PESHAWAR, Sept 12: The provincial health department is yet to formulate a law to check the mushroom growth of blood banks, laboratories and clinics, an official said. The provincial government had established the health regulatory authority (HRA) under the North West Frontier Province Medical and Health Institutions and Regulation of Health Care Services Ordinance 2002, with a view to curbing malpractices in the health sector, but after four years, rules are yet to be framed, the official said.

The Safe Blood Transfusion Act (SBA) passed by the NWFP Assembly in 1999, was aimed to check and regulate the functioning of the blood banks and pave the way for installation of incinerators at hospitals, besides other measures to help check the spread of HIV/AIDS, hepatitis B and C.

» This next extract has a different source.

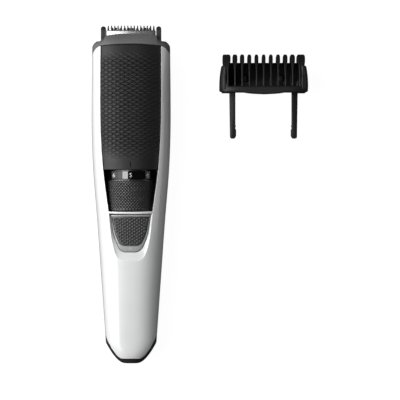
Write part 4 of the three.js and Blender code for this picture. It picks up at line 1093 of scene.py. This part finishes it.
COMB_X, COMB_ALONG = 70.2, 142.8
COMB_HALF, COMB_DEPTH, COMB_WALL = 23.5, 29.0, 2.0
COMB_RING, COMB_CHEEK, COMB_BACK = 3.6, 14.5, 9.5
COMB_INSIDE = 20.3
COMB_POWER = 0.3
COMB_RAKE = 1.3  # how much further up the rim starts at the back
COMB_ROUND = 0.8
ARM_INSIDE, ARM_ROOT = 14.9, 22.2
TINE_SPREAD = (12.5, 17.5)  # above the rim, a tine widens between these stations
OUTER_TINE, OUTER_TINE_HALF = 20.6, 0.75
TINE_PITCH, TINE_COUNT, TINE_HALF = 3.8, 11, 0.55
TINE_OUTER = [(2, 28.3), (8, 28), (14, 26.4), (18.6, 22.6), (20.5, 18), (20.3, 13), (18.2, 8), (13.5, 3.6),
              (8, 1.2), (2, 0.5)]
TINE_INNER = [(2, 2.8), (8, 3.3), (12.2, 6.4), (14.6, 11), (14.6, 18.5), (12.2, 23.2), (7.5, 25.8), (2, 26.3)]
WEB_OUTER = [(2, 1), (8, 1.7), (13, 4.2), (16.7, 7.8)]
WEB_INNER = [(15.6, 8.7), (12.2, 5.4), (7.6, 2.9), (2, 2.5)]


def comb_rim():
    """The rim and its cheeks: one wall swept round, whose height changes on the way."""
    turn = np.linspace(0, 2 * math.pi, 360, endpoint=False)

    def on_wall(y, inset):
        swell = 1 - 0.04 * np.maximum(0, (y - 4) / 10) ** 2 - 0.05 * np.maximum(0, 1 - y / 1.6) ** 2
        half = (COMB_HALF - inset) * swell
        middle = COMB_DEPTH / 2
        x = half * np.sign(np.cos(turn)) * np.abs(np.cos(turn)) ** COMB_POWER
        z = middle + (middle - inset) * np.sign(np.sin(turn)) * np.abs(np.sin(turn)) ** COMB_POWER
        return np.stack([x, y + 0 * x, z], 1)

    plan = on_wall(np.full(turn.shape, 5.0), 0.0)
    cheek = smooth(COMB_INSIDE - 1.2, COMB_INSIDE + 1.6, np.abs(plan[:, 0]))
    low_side = np.where(plan[:, 2] > COMB_DEPTH / 2, COMB_RING, COMB_BACK)
    top = low_side + (COMB_CHEEK - low_side) * cheek
    chin = 0.9 * np.clip(1 - (plan[:, 0] / 11.5) ** 2, 0, 1) ** 0.8 * (plan[:, 2] > COMB_DEPTH - 2)
    r = COMB_ROUND
    bottom = COMB_RAKE * (1 - plan[:, 2] / COMB_DEPTH) - chin
    sink, lift = np.sin(QUARTER), np.cos(QUARTER)
    profile = [(r - r * a, bottom + r - r * b) for a, b in zip(sink, lift)]
    profile += [(0.0, bottom + r + (top - bottom - 2 * r) * k) for k in (0.2, 0.4, 0.6, 0.8)]
    profile += [(r - r * b, top - r + r * a) for a, b in zip(sink, lift)]
    profile += [(COMB_WALL - r + r * a, top - r + r * b) for a, b in zip(sink, lift)]
    profile += [(COMB_WALL, bottom + r + (top - bottom - 2 * r) * k) for k in (0.8, 0.6, 0.4, 0.2)]
    profile += [(COMB_WALL - r + r * b, bottom + r - r * a) for a, b in zip(sink, lift)]
    rings = np.stack([on_wall(y, inset) for inset, y in profile], 1)
    return swept("comb_rim", rings + [COMB_X, COMB_ALONG, 0.0], closed_sweep=True)


def side_plate(name, outline, middle, half, radius):
    """A plate of the comb that stands across it, given by its outline from the side."""
    outline = [(COMB_ALONG + y, z) for y, z in outline]
    return plate(name, outline, COMB_X + middle - half, COMB_X + middle + half, plane="yz", radius=radius)


def comb_tine(index, middle, half):
    outline = [*spline(TINE_OUTER, 64), *spline(TINE_INNER, 56)]
    tine = side_plate(f"comb_tine_{index:02d}", outline, middle, half, 0.22)
    swell = 0.7 + 1.1 * (middle / COMB_INSIDE) ** 2 if abs(middle) < COMB_INSIDE else 0.6

    def move(p):
        above = p[1] - COMB_ALONG
        spread = smooth(*TINE_SPREAD, above)
        width = (1 + swell * spread) * (1 - 0.3 * smooth(19.4, 20.6, above))
        width = width * (1 - 0.35 * smooth(24, 27.5, p[2]) * (1 - spread))
        return np.array([COMB_X + middle + (p[0] - COMB_X - middle) * width, p[1], p[2]])

    return reshape(tine, move)


def comb_web():
    return side_plate("comb_web", [*spline(WEB_OUTER, 24), *spline(WEB_INNER, 24)], 0, COMB_INSIDE, 0.3)


def comb_lug(side):
    x = COMB_X + side * 2.5 * TINE_PITCH
    y = COMB_ALONG + 8.2
    return rounded_box("comb_lug_" + SIDE_NAME[side], (x - 1.1, x + 1.1), (y - 1.6, y + 1.6), (2.2, 5.4), 0.4)


ARM_Z = (10.2, 14.6)
ARM_OUTLINE = [
    (ARM_INSIDE, 2.4), (ARM_INSIDE, -16.6), (14.6, -17.3), (ARM_INSIDE, -18.1), (ARM_INSIDE, -18.6),
    (14.5, -19.3), (14.5, -22.4), (ARM_INSIDE, -23.3), (15.4, -23.9), (17.2, -23.9), (17.8, -23.3),
    (18.2, 2.4)]


def comb_arm(side):
    outline = [(COMB_X + side * x, COMB_ALONG + y) for x, y in ARM_OUTLINE]
    arm = plate("comb_arm_" + SIDE_NAME[side], outline, *ARM_Z, radius=0.3, segments=3)
    x = [COMB_X + at for at in mirrored(side, (ARM_INSIDE, ARM_ROOT))]
    root = rounded_box(
        "root", x, (COMB_ALONG + 0.2, COMB_ALONG + 2.4), (ARM_Z[0] - 1.4, ARM_Z[1] + 1.4), 0.4)
    return combine(arm, [root])


comb_pieces = [comb_rim(), comb_web()]
comb_pieces += [make(side) for make in (comb_arm, comb_lug) for side in (1, -1)]
tines = [((i - (TINE_COUNT - 1) / 2) * TINE_PITCH, TINE_HALF) for i in range(TINE_COUNT)]
tines += [(-OUTER_TINE, OUTER_TINE_HALF), (OUTER_TINE, OUTER_TINE_HALF)]
comb_pieces += [comb_tine(i, *tine) for i, tine in enumerate(tines, 1)]
for piece in comb_pieces:
    show(piece, "comb", "comb_black", "guide_comb")

# ---- floor, light and camera

FLOOR_HALF = 25.0  # wide enough that a low view never sees its edge
FLOOR_Z = -0.0002
FLOOR_GLOW = 0.97


def floor():
    mesh = bpy.data.meshes.new("floor")
    corners = [(-1, -1), (1, -1), (1, 1), (-1, 1)]
    mesh.from_pydata([(x * FLOOR_HALF, y * FLOOR_HALF, FLOOR_Z) for x, y in corners], [], [(0, 1, 2, 3)])
    obj = linked("floor", mesh)
    look = Look("floor_paper", grey(0.12), 0.8)
    look.roughness(look.noise(60, 2), 0.75, 0.85)
    look.tint(look.noise(80, 2), grey(0.11))
    look.set("Emission Color", (1, 1, 1, 1))
    look.set("Emission Strength", FLOOR_GLOW)
    mesh.materials.append(look.material)
    obj.visible_diffuse = False
    obj.visible_glossy = False


LIGHT_AIM_Z = 0.02
WINDOW_ALONG = (-0.45, 0.95)


def softbox(name, low, high, along, distance, radiance):
    """A panel of light at the left that spans these angles from overhead, seen from the trimmer's axis."""
    middle = math.radians((low + high) / 2)
    data = bpy.data.lights.new(name, "AREA")
    data.shape = "RECTANGLE"
    data.size = 2 * distance * math.tan(math.radians(high - low) / 2)
    data.size_y = along[1] - along[0]
    data.energy = radiance * data.size * data.size_y * math.pi
    obj = linked(name, data)
    aim = Vector((0, (along[0] + along[1]) / 2, LIGHT_AIM_Z))
    obj.location = aim + distance * Vector((-math.sin(middle), 0, math.cos(middle)))
    obj.rotation_euler = (0, -middle, 0)
    return obj


floor()
softbox("window_high", 34, 52, WINDOW_ALONG, 0.8, 4.2)
softbox("window_middle", 52, 70, WINDOW_ALONG, 0.8, 3.1)
softbox("window_low", 70, 88, WINDOW_ALONG, 0.8, 1.7)
softbox("strip", 12, 34, (-0.01, 0.05), 0.8, 16)
softbox("strip_upper", 12, 34, (0.05, 0.2), 0.8, 5)
softbox("glint", 3.8, 14, (0.1, 0.18), 0.8, 5.0)
softbox("head_fill", -25, 4, (0.11, 0.22), 0.82, 0.22)
softbox("side_fill", -95, -62, (-0.1, 0.9), 0.9, 0.97)

world = bpy.data.worlds.new("studio")
bpy.context.scene.world = world
world.use_nodes = True
world.node_tree.nodes["Background"].inputs["Color"].default_value = (1, 1, 1, 1)
world.node_tree.nodes["Background"].inputs["Strength"].default_value = 0.05

VIEW_WIDTH = 0.2116  # metres across the view at VIEW_Z, the height of the trimmer's widest section
VIEW_Z = 0.02
CAMERA_OVER, CAMERA_HEIGHT = (0.0365, 0.0113), 1.8
camera_data = bpy.data.cameras.new("camera")
camera_data.sensor_width = 36
camera_data.lens = camera_data.sensor_width * (CAMERA_HEIGHT - VIEW_Z) / VIEW_WIDTH
camera = linked("camera", camera_data)
camera.location = (*CAMERA_OVER, CAMERA_HEIGHT)
bpy.context.scene.camera = camera
bpy.context.scene.view_settings.view_transform = "Standard"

“There is duplication of activities, because both the HRA and the SBA were required to check and regulate the activities of the blood banks,” he said, adding that in such situation, the owners of the private sector clinics, diagnostic centres and hospitals are playing with the lives of the people.

“Ninety per cent of the hospitals in private sector are not conducting HIV and hepatitis tests to the patients before operation.

Only the public sector hospitals are doing these test, because every year, they are supplied with 80,000 kits each for HIV and hepatitis tests free of cost,” official said.

Citing a monitoring report of the Peshawar-based health facilities in public sector, he said that 90 per cent had been found as extremely dangerous and run by unqualified people.

“We registered cases at least against 25 persons. All were released by the local court, because there were no rules,” he said, adding that only 31 blood banks in the NWFP and Fata were following the instruction of carrying out free HIV and hepatitis B test.

From next year, hepatitis C tests would also be made compulsory, because the government will supply free kits for the same, he added.

The official said that rules for both the HRA and SBA be notified immediately with a view to empower them.

Secondly, he said that there is a need to draw a line between the functioning of both bodies.